• [AIM OF THE EXERCISE]: Extract the complete listing and output it unchanged.

• [RECORDED DATA]:
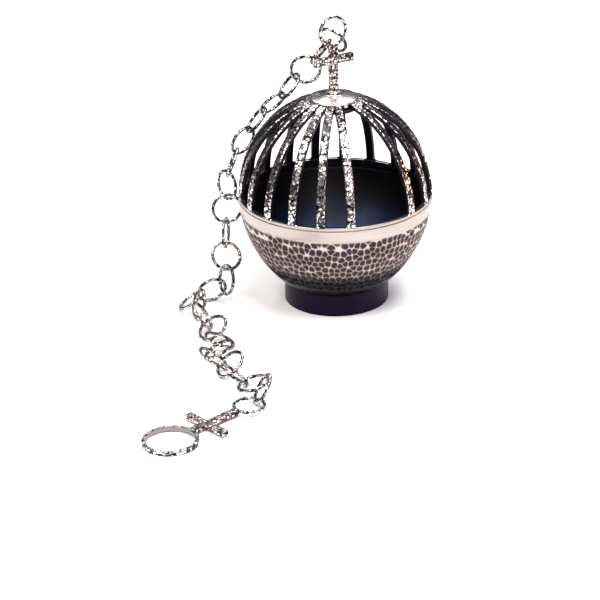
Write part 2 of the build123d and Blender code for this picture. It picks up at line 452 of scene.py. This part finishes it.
# ---- pan, foot, base ring, crown hoop and cap --------------------------------------
LINER = 0.8
pan_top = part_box("bowl_liner")[1].z / MM
pan_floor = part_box("bowl_liner")[0].z / MM
inside = WALL + 0.05 + LINER
pan = [(0.01, pan_floor + LINER)]
pan += [(bowl_r(z, inside), z) for z in np.linspace(pan_floor + LINER, pan_top - 0.3, 40)]
pan += [(bowl_r(pan_top, inside) + 0.25, pan_top), (bowl_r(pan_top, inside - LINER) - 0.1, pan_top)]
pan += [(bowl_r(z, inside - LINER), z) for z in np.linspace(pan_top, pan_floor, 20)]
pan += [(0.01, pan_floor)]
points, faces = lathe(pan, 192)
make_piece("pan", points, faces, [PAN], "censer", ["bowl_liner"])

FOOT_WALL = 2.4
foot_outline = soft_corners(
    [(FOOT_R, 0.0), (FOOT_R, FOOT_TOP - 0.4), (FOOT_R - 0.5, FOOT_TOP - 0.1),
     (FOOT_R - FOOT_WALL, FOOT_TOP - 2.2), (FOOT_R - FOOT_WALL, 0.0)], 0.6
)
points, faces = lathe(foot_outline, 192)
make_piece("foot", points, faces, [FOOT], "censer", ["foot_ring"])

ring_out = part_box("cage_base_ring")[1].x / MM
ring_in = R - 3.1
base_outline = soft_corners(
    [(ring_in, RIM_Z - 3), (ring_in, RIM_Z + BASE_H), (ring_out, RIM_Z + BASE_H),
     (ring_out, RIM_Z), (ring_out - 1.6, RIM_Z), (ring_out - 1.75, RIM_Z - 3)], 0.45, 3
)
points, faces = lathe(base_outline, 256)
# rubbed bright on its outer face and its inner top edge, left black elsewhere
marks = []
for f in faces:
    x, y, z = np.mean([points[k] for k in f], axis=0) / MM
    r = math.hypot(x, y)
    inner_edge = z > RIM_Z + BASE_H - 0.3 and r < ring_in + 0.35
    marks.append(0 if r > ring_out - 0.55 or inner_edge else 1)
make_piece(
    "cage_base", points, faces, [BAND, BLACK], "censer", ["cage_base_ring"], marks
)

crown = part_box("crown_ring")
c_out, c_lo, c_hi = crown[1].x / MM, crown[0].z / MM, crown[1].z / MM
c_in = 0.7 * c_out
hoop_outline = soft_corners([(c_in, c_lo), (c_in, c_hi), (c_out, c_hi), (c_out, c_lo)], 0.4, 3)
points, faces = lathe(hoop_outline, 96)
make_piece("crown_hoop", points, faces, [BLACK], "censer", ["crown_ring"])

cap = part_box("cap_dish")
cap_lo, cap_hi = cap[0].z / MM, cap[1].z / MM
collar_h = 1.7
crown_z = cap_hi - collar_h
CAP_WALL = 1.0
rise = crown_z - CAP_WALL - cap_lo
ball = (CAP_R ** 2 + rise ** 2) / (2 * rise)
ball_z = cap_lo + rise - ball
NECK = 2.48
cap_outline = [(NECK, cap_hi - 0.2), (NECK + 0.3, cap_hi), (4.1, cap_hi), (4.3, cap_hi - 0.2)]
cap_outline += [(4.32, crown_z + 0.35), (4.6, crown_z + 0.02)]
for r in np.linspace(5.2, CAP_R - 0.6, 14):
    cap_outline.append((r, ball_z + math.sqrt((ball + CAP_WALL) ** 2 - r ** 2)))
edge_top = ball_z + math.sqrt((ball + CAP_WALL) ** 2 - CAP_R ** 2)
cap_outline += [(CAP_R - 0.15, edge_top - 0.1), (CAP_R, edge_top - 0.4), (CAP_R, cap_lo + 0.3),
                (CAP_R - 0.2, cap_lo)]
for r in np.linspace(CAP_R - 0.8, NECK, 12):
    cap_outline.append((r, ball_z + math.sqrt(ball ** 2 - r ** 2)))
points, faces = lathe(cap_outline, 160)
make_piece("cap", points, faces, [POLISHED], "censer", ["cap_dish"])

# ---- cage bars ---------------------------------------------------------------------
BAR_W, BAR_T = 5.0, 3.1
SPREAD = math.radians((360 - 42) / 18)      # angle between two bars
END_R = 0.8 * CAP_R
RISE = 0.545 * 2 * R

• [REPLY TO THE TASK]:
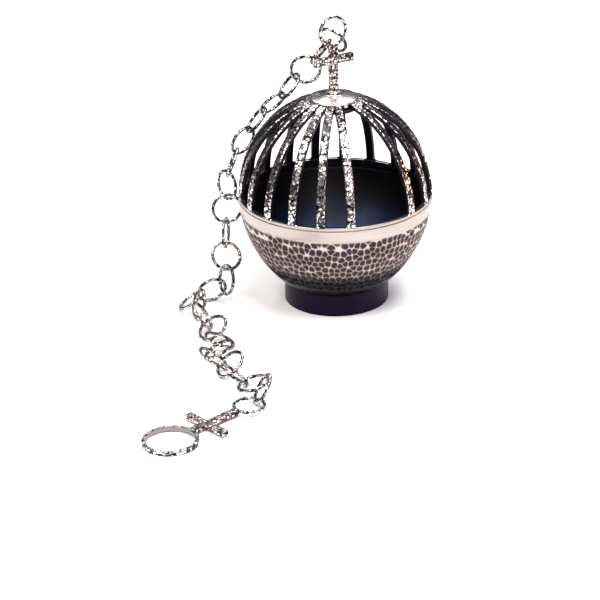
Write part 2 of the build123d and Blender code for this picture. It picks up at line 452 of scene.py. This part finishes it.
# ---- pan, foot, base ring, crown hoop and cap --------------------------------------
LINER = 0.8
pan_top = part_box("bowl_liner")[1].z / MM
pan_floor = part_box("bowl_liner")[0].z / MM
inside = WALL + 0.05 + LINER
pan = [(0.01, pan_floor + LINER)]
pan += [(bowl_r(z, inside), z) for z in np.linspace(pan_floor + LINER, pan_top - 0.3, 40)]
pan += [(bowl_r(pan_top, inside) + 0.25, pan_top), (bowl_r(pan_top, inside - LINER) - 0.1, pan_top)]
pan += [(bowl_r(z, inside - LINER), z) for z in np.linspace(pan_top, pan_floor, 20)]
pan += [(0.01, pan_floor)]
points, faces = lathe(pan, 192)
make_piece("pan", points, faces, [PAN], "censer", ["bowl_liner"])

FOOT_WALL = 2.4
foot_outline = soft_corners(
    [(FOOT_R, 0.0), (FOOT_R, FOOT_TOP - 0.4), (FOOT_R - 0.5, FOOT_TOP - 0.1),
     (FOOT_R - FOOT_WALL, FOOT_TOP - 2.2), (FOOT_R - FOOT_WALL, 0.0)], 0.6
)
points, faces = lathe(foot_outline, 192)
make_piece("foot", points, faces, [FOOT], "censer", ["foot_ring"])

ring_out = part_box("cage_base_ring")[1].x / MM
ring_in = R - 3.1
base_outline = soft_corners(
    [(ring_in, RIM_Z - 3), (ring_in, RIM_Z + BASE_H), (ring_out, RIM_Z + BASE_H),
     (ring_out, RIM_Z), (ring_out - 1.6, RIM_Z), (ring_out - 1.75, RIM_Z - 3)], 0.45, 3
)
points, faces = lathe(base_outline, 256)
# rubbed bright on its outer face and its inner top edge, left black elsewhere
marks = []
for f in faces:
    x, y, z = np.mean([points[k] for k in f], axis=0) / MM
    r = math.hypot(x, y)
    inner_edge = z > RIM_Z + BASE_H - 0.3 and r < ring_in + 0.35
    marks.append(0 if r > ring_out - 0.55 or inner_edge else 1)
make_piece(
    "cage_base", points, faces, [BAND, BLACK], "censer", ["cage_base_ring"], marks
)

crown = part_box("crown_ring")
c_out, c_lo, c_hi = crown[1].x / MM, crown[0].z / MM, crown[1].z / MM
c_in = 0.7 * c_out
hoop_outline = soft_corners([(c_in, c_lo), (c_in, c_hi), (c_out, c_hi), (c_out, c_lo)], 0.4, 3)
points, faces = lathe(hoop_outline, 96)
make_piece("crown_hoop", points, faces, [BLACK], "censer", ["crown_ring"])

cap = part_box("cap_dish")
cap_lo, cap_hi = cap[0].z / MM, cap[1].z / MM
collar_h = 1.7
crown_z = cap_hi - collar_h
CAP_WALL = 1.0
rise = crown_z - CAP_WALL - cap_lo
ball = (CAP_R ** 2 + rise ** 2) / (2 * rise)
ball_z = cap_lo + rise - ball
NECK = 2.48
cap_outline = [(NECK, cap_hi - 0.2), (NECK + 0.3, cap_hi), (4.1, cap_hi), (4.3, cap_hi - 0.2)]
cap_outline += [(4.32, crown_z + 0.35), (4.6, crown_z + 0.02)]
for r in np.linspace(5.2, CAP_R - 0.6, 14):
    cap_outline.append((r, ball_z + math.sqrt((ball + CAP_WALL) ** 2 - r ** 2)))
edge_top = ball_z + math.sqrt((ball + CAP_WALL) ** 2 - CAP_R ** 2)
cap_outline += [(CAP_R - 0.15, edge_top - 0.1), (CAP_R, edge_top - 0.4), (CAP_R, cap_lo + 0.3),
                (CAP_R - 0.2, cap_lo)]
for r in np.linspace(CAP_R - 0.8, NECK, 12):
    cap_outline.append((r, ball_z + math.sqrt(ball ** 2 - r ** 2)))
points, faces = lathe(cap_outline, 160)
make_piece("cap", points, faces, [POLISHED], "censer", ["cap_dish"])

# ---- cage bars ---------------------------------------------------------------------
BAR_W, BAR_T = 5.0, 3.1
SPREAD = math.radians((360 - 42) / 18)      # angle between two bars
END_R = 0.8 * CAP_R
RISE = 0.545 * 2 * R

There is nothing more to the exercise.